Problem to solve
Copy exactly the lines of the material below that run from the one containing "build_drawers()" through the one containing "bpy.data.objects.remove(obj)". Copy no other lines.

Collected material

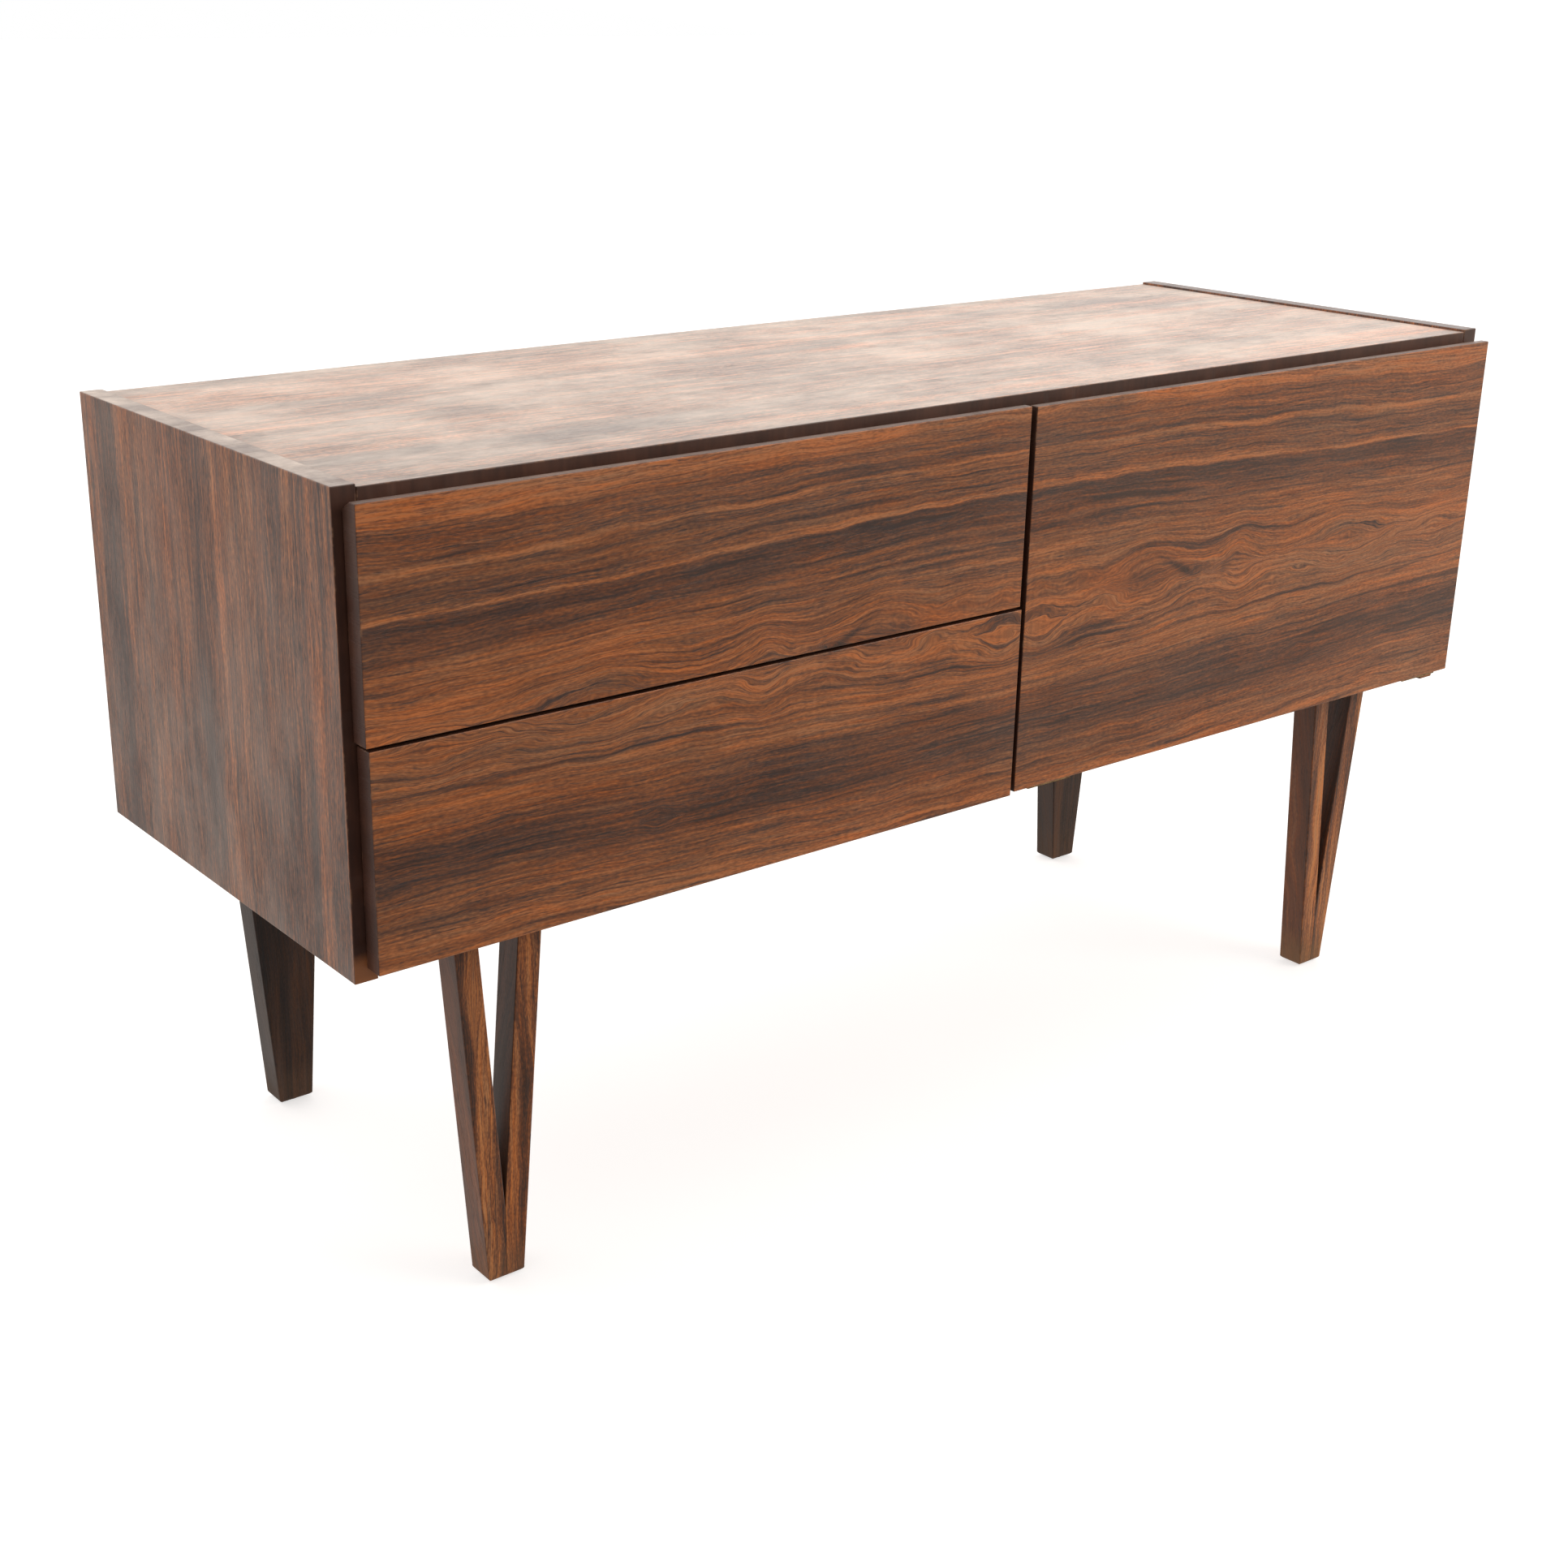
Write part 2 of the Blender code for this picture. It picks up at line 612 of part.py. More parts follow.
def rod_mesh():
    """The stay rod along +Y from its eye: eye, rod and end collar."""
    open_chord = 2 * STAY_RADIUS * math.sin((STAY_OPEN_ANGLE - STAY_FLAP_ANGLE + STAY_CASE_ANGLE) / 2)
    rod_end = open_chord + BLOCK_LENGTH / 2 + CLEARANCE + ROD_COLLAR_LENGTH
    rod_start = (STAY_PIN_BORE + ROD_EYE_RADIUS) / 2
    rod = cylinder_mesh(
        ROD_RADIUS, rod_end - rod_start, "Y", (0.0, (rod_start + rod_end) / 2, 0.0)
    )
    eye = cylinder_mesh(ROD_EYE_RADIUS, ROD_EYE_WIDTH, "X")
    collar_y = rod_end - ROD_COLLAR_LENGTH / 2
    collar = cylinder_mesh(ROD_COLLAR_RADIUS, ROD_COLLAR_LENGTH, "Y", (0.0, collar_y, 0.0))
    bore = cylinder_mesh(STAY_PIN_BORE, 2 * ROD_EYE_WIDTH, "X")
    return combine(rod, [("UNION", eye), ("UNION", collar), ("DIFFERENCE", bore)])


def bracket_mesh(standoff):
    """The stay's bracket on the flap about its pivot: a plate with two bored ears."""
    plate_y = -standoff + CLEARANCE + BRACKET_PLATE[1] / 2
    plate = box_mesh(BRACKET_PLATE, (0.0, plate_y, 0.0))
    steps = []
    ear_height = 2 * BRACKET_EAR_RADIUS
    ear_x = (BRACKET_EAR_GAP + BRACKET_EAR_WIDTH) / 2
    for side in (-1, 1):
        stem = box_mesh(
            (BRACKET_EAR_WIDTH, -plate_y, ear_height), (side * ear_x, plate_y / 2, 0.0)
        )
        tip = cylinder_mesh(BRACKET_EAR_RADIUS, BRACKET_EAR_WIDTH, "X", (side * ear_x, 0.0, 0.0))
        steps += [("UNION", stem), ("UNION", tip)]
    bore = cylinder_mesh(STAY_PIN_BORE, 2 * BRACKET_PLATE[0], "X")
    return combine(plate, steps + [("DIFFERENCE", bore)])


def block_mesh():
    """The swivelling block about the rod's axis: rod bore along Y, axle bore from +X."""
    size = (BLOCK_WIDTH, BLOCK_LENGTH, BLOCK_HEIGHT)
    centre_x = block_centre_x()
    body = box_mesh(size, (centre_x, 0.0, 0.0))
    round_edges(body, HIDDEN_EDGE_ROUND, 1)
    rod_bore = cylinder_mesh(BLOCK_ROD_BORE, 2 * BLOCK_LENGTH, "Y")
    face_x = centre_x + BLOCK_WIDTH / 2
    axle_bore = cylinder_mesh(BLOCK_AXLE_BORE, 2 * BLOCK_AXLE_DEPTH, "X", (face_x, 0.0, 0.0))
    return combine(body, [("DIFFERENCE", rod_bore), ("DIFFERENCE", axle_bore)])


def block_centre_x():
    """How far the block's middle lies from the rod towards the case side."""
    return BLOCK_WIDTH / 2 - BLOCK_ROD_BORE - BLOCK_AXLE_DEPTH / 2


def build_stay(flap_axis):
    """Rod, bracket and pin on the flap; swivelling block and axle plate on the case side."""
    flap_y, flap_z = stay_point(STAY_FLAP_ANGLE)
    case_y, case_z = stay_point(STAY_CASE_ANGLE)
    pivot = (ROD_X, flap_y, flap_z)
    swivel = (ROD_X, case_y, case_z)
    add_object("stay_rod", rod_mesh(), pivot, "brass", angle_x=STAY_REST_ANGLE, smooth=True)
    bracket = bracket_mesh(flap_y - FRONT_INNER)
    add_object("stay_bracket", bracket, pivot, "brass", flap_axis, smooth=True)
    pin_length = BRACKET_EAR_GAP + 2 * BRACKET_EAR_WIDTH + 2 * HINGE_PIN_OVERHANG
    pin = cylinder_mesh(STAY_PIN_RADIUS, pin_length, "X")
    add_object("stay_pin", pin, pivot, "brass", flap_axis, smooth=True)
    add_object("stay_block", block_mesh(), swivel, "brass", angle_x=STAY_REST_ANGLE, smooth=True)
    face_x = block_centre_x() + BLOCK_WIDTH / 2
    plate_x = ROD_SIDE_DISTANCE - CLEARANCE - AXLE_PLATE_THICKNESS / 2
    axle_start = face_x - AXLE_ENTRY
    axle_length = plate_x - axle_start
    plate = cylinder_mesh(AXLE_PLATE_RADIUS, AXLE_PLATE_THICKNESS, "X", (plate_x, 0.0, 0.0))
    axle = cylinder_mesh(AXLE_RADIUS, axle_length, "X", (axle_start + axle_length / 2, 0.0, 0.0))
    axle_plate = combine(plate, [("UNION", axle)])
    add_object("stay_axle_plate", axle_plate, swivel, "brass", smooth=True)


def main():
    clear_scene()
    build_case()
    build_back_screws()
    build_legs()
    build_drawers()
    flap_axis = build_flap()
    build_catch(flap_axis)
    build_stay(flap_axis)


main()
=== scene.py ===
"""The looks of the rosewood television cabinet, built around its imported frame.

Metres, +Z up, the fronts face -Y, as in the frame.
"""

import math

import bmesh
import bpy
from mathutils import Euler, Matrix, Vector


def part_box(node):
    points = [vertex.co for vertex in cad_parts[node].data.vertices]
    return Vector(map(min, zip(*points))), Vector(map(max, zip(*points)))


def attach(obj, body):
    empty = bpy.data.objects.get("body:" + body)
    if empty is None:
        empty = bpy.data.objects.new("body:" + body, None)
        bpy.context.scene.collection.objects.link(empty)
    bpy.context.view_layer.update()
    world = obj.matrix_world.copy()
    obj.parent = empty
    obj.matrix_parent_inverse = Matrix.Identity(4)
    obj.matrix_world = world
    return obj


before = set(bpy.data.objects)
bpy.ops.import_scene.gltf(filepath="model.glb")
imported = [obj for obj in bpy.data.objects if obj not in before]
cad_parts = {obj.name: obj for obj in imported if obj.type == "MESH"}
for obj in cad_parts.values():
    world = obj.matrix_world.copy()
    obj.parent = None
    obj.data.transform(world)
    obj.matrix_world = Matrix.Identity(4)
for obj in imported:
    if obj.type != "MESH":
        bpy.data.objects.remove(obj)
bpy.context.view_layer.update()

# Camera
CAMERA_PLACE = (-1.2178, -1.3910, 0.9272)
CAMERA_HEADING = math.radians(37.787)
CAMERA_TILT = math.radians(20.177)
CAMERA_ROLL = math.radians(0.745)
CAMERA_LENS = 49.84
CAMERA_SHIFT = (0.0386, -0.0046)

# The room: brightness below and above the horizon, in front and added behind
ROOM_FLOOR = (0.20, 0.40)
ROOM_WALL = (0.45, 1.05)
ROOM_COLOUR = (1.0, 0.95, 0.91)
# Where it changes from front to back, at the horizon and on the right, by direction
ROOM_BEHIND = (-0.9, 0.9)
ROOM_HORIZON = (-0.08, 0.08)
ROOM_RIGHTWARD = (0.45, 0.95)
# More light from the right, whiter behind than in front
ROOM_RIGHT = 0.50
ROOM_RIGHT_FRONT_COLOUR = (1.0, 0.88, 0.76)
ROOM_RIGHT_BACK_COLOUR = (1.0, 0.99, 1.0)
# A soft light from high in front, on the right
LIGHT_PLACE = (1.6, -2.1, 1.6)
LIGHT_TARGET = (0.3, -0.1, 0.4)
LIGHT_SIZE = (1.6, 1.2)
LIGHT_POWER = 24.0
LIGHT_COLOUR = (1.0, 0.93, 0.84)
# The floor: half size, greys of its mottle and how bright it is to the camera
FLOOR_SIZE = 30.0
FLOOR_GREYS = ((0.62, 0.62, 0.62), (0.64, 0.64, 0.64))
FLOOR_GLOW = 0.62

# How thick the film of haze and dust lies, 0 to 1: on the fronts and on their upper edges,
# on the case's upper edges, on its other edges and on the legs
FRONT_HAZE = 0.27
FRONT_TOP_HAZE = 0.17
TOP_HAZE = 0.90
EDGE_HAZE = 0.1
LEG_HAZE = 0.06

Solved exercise
    build_drawers()
    flap_axis = build_flap()
    build_catch(flap_axis)
    build_stay(flap_axis)


main()
=== scene.py ===
"""The looks of the rosewood television cabinet, built around its imported frame.

Metres, +Z up, the fronts face -Y, as in the frame.
"""

import math

import bmesh
import bpy
from mathutils import Euler, Matrix, Vector


def part_box(node):
    points = [vertex.co for vertex in cad_parts[node].data.vertices]
    return Vector(map(min, zip(*points))), Vector(map(max, zip(*points)))


def attach(obj, body):
    empty = bpy.data.objects.get("body:" + body)
    if empty is None:
        empty = bpy.data.objects.new("body:" + body, None)
        bpy.context.scene.collection.objects.link(empty)
    bpy.context.view_layer.update()
    world = obj.matrix_world.copy()
    obj.parent = empty
    obj.matrix_parent_inverse = Matrix.Identity(4)
    obj.matrix_world = world
    return obj


before = set(bpy.data.objects)
bpy.ops.import_scene.gltf(filepath="model.glb")
imported = [obj for obj in bpy.data.objects if obj not in before]
cad_parts = {obj.name: obj for obj in imported if obj.type == "MESH"}
for obj in cad_parts.values():
    world = obj.matrix_world.copy()
    obj.parent = None
    obj.data.transform(world)
    obj.matrix_world = Matrix.Identity(4)
for obj in imported:
    if obj.type != "MESH":
        bpy.data.objects.remove(obj)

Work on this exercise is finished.